Each IP camera lens is surrounded by a bank of high-power infra-red LEDs – these automatically trigger in low-light, and give you decent monochrome IR streams at night. Usable range on the night-vision is nowhere near 30m, but at less than 10m in pich darkness you can still trigger a recording event.

These Sannce CCTV IP cams record at 1080P, with a number of caveats. Under perfect conditions direct recording straight from camera to hard drive, a 1080P stream is manageable. Start trying to remote view via the bundled Cloud services, then you have to use the lower resolution, secondary stream.

As with any digital surveillance system, choose a balance between high-definition streams and what you’re trying to achieve.

For direct live monitoring in a shop, perhaps go full 1080P. If you’re looking to use this as a security system watching for motion events, such as someone tampering with your car, consider dropping the resolution and taking a few full 1080p snaps when triggers occur. Unless these cameras are at eye-level in good light, facial recognition from the stream is difficult to do.

SANNCE CCTV 1080P 4Ch PoE NVR Review
SANNCE CCTV 1080P 4Ch PoE NVR HD Security Camera

Neat CCTV kit with 4x HD cameras, PoE, and a 1TB network video recorder

SANNCE CCTV – SOFT SOFTWARE

Inside the Sannce 1080P CCTV kit, the network video recorder is essentially a simple computer on a single board stuck in a small metal housing. At the back you have all your ports, internet connection, power etc etc. Sannce have opted for a special type of PoE on this setup, so it is not Plug and Play with existing Power over Ethernet injectors – if you already have a PoE netwrok setup at home, this is a little disappointing.

The Sannce CCTV cameras plug into the recorder, one ethernet cable only – nice and tidy. These cables handle data and power. The hard drive slots into the NVR box and is connected via SATA to the board. Any old computer monitor can connect via VGA to the box. Power up, and the Sannce software formats the drive, detects the cameras, and away you go.

All the usual settings are available via the NVR. If you’ve ever setup up solo IP cams and messed about with ports and IP addresses, the Sannce CCTV setup is a breath of fresh air. The interface is a not exactly slick, but most users are going to set it and forget it.

Motion triggers, resolutions, alarms and email alerts are all buried in the Sannce interface. The instructions are, ahem, slender, although the UK distributors work hard at support. Its suprising how much flexibility the Sannce security system software offers. Settings aplenty mean you can tailor the surveillance to most purposes – and the image quality is great. Personally, on image quality alone, the Sannce 1080P IP cams can match solo cameras from TRENDnet and Hikvision. Start pixel peeping, measuring colour gamuts and swap-out wide angle lenses and the Sannce cameras will stumble.

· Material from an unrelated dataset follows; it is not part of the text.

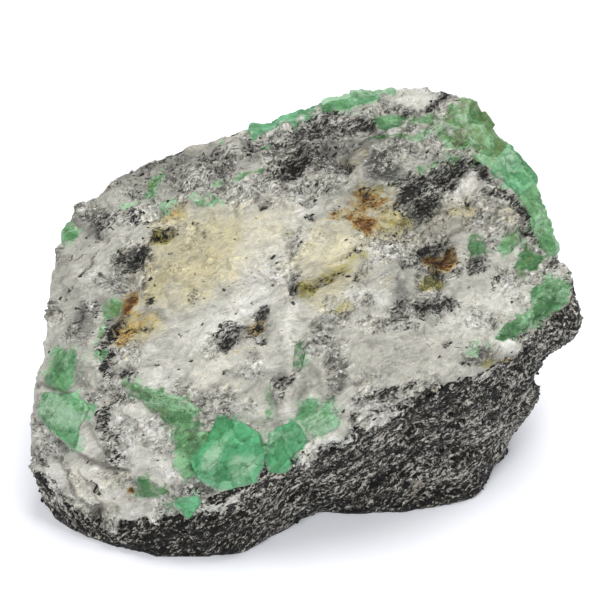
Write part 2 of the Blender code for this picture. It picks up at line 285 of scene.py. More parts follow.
def makeSkin():
    # the outside of the whole stone as one closed surface without the grooves between its pieces
    grown = []
    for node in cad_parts:
        part = plainCopy(node, "part")
        mesh = remeshed(part, skin["nodeVoxel"], 1)
        setPoints(mesh, pointsOf(mesh) + normalsOf(mesh) * skin["grow"])
        grown.append(part)
    whole = grown[0]
    with bpy.context.temp_override(active_object=whole, selected_editable_objects=grown):
        bpy.ops.object.join()
    mesh = remeshed(whole, skin["voxel"], skin["rounds"])
    setPoints(mesh, pointsOf(mesh) - normalsOf(mesh) * skin["grow"])
    tree, _ = surfaceTree([mesh])
    bpy.data.objects.remove(whole)
    return tree


def underSkin(points):
    # depth under the skin, and the skin's slope there
    near = findNearest(skinTree, points, skin["reach"])
    return -near["outside"], near["slope"]


def fineCopy(node, name, voxel, rounds):
    # a node's shape again as a fine mesh, coarse where its neighbours bury it
    shape = plainCopy(node, name)
    mesh = remeshed(shape, voxel, rounds)
    depth, _ = underSkin(pointsOf(mesh))
    buried = depth > skin["buried"]
    share, number = skin["thinFrom"]
    if buried.mean() > share and len(buried) > number:
        group = shape.vertex_groups.new(name="buried")
        group.add([int(index) for index in np.flatnonzero(buried)], 1, "REPLACE")
        thin = shape.modifiers.new("Decimate", "DECIMATE")
        thin.vertex_group = "buried"
        thin.ratio = 1 - buried.mean() * (1 - skin["buriedShare"])
        mesh = settle(shape)
    start = pointsOf(mesh)
    depth, slope = underSkin(start)
    rise = np.clip(depth, 0, skin["fill"]) * (1 - smooth(skin["fill"], skin["fillEnd"], depth))
    setPoints(mesh, start + slope * rise[:, None])
    mesh.shade_smooth()
    return shape


contact = {
    # where the contact runs along the front: across, back, height
    "front": ((-61, -22, 13), (-42, -22, 7.2), (-39.6, -25, 6.4), (-36, -26, 3.8), (-30, -28, 3.5),
              (-23.6, -30, 7), (-16.6, -31, 9.7), (-6, -30, 15.5), (6.5, -26, 20.5), (17, -23.5, 25.8),
              (30, -16, 25.3), (42.5, -4.5, 26.8), (60, 5, 26.8)),
    "climb": 0.26,  # rise for each millimetre back
}


def layerHeight(points):
    # height above the contact, which the schist's layers follow
    x, y, z = points.T
    across, back, height = np.array(contact["front"]).T
    line = np.interp(x, across, height)
    start = np.interp(x, across, back)
    return z - line - contact["climb"] * (y - start)


unevenness = {
    "drift": ((3.2, 0.34, 101), (1.3, 0.14, 131)),  # spacing, reach and seed of the sideways wander
    "swell": ((9, 0.4, 151), (4, 0.3, 157), (1.9, 0.14, 163)),  # the same for what bulges out or in
    "middle": (0, 0, 20),
    "sole": (0.15, 1.6),  # heights between which the flat sole takes over
}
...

SO SO SECURITY ON THE SANNCE CCTV

The usability details are where the Sannce CCTV kits are a letdown. These All-in-One kits should have the simplest, easiest to use interface. However the various ‘quirks’ and bugs all need workarounds that might deter those users looking for a zero fuss security camera kit.

NVR and camera firmware obliges users connecting via a browser to install and ActiveX control. So you have to use Microsoft Internet Explorer, and Apple users are stuck using the NVR directly.

Motion detection happens after a trigger, rather than splicing a section from a continuous video stream. Fleet footed criminals can therefore run past your cameras, unless you opt for constant recording (making motion detection a redundant feature).

Remote access feels like a duct tape job, and you’re going to have to register with overseas services to get quick access off-site. If you trust all your personal comings and goings to video stream through foreign servers, as much of our personal data does, then no problem. You can of course open a port on your router and, provided you have a static IP or paid for service, direct connect to your Sannce CCTV system.

However this may be a bit too much work for the average user, who ends up having to rely on flaky remote access app streaming data through unknown overseas servers.

SANNCE CCTV 1080P 4Ch PoE NVR Review
SANNCE CCTV 1080P 4Ch PoE NVR HD Security Camera

Neat CCTV kit with 4x HD cameras, PoE, and a 1TB network video recorder

SIMPLE SANNCE CCTV WINNER

For a four cam, DIY installation surveillance camera kit with NVR and 1TB storage, it’s hard to recommend custom-build CCTV systems at 3-4 times the price of this Sannce kit – the daylight images are that good.

The interface and software are of course a compromise. Ropey remote access, faffing with browsers and operating systems to get access from a desktop at home, and quirks with motion detection and email alerts may frustrate power users.

However, Power-over-Ethernet makes for such a clean install, and the cameras do such a good impression of more expensive units, that home and business users should seriously consider a Sannce CCTV 1080P 4Ch 1TB NVR kit over the alternatives.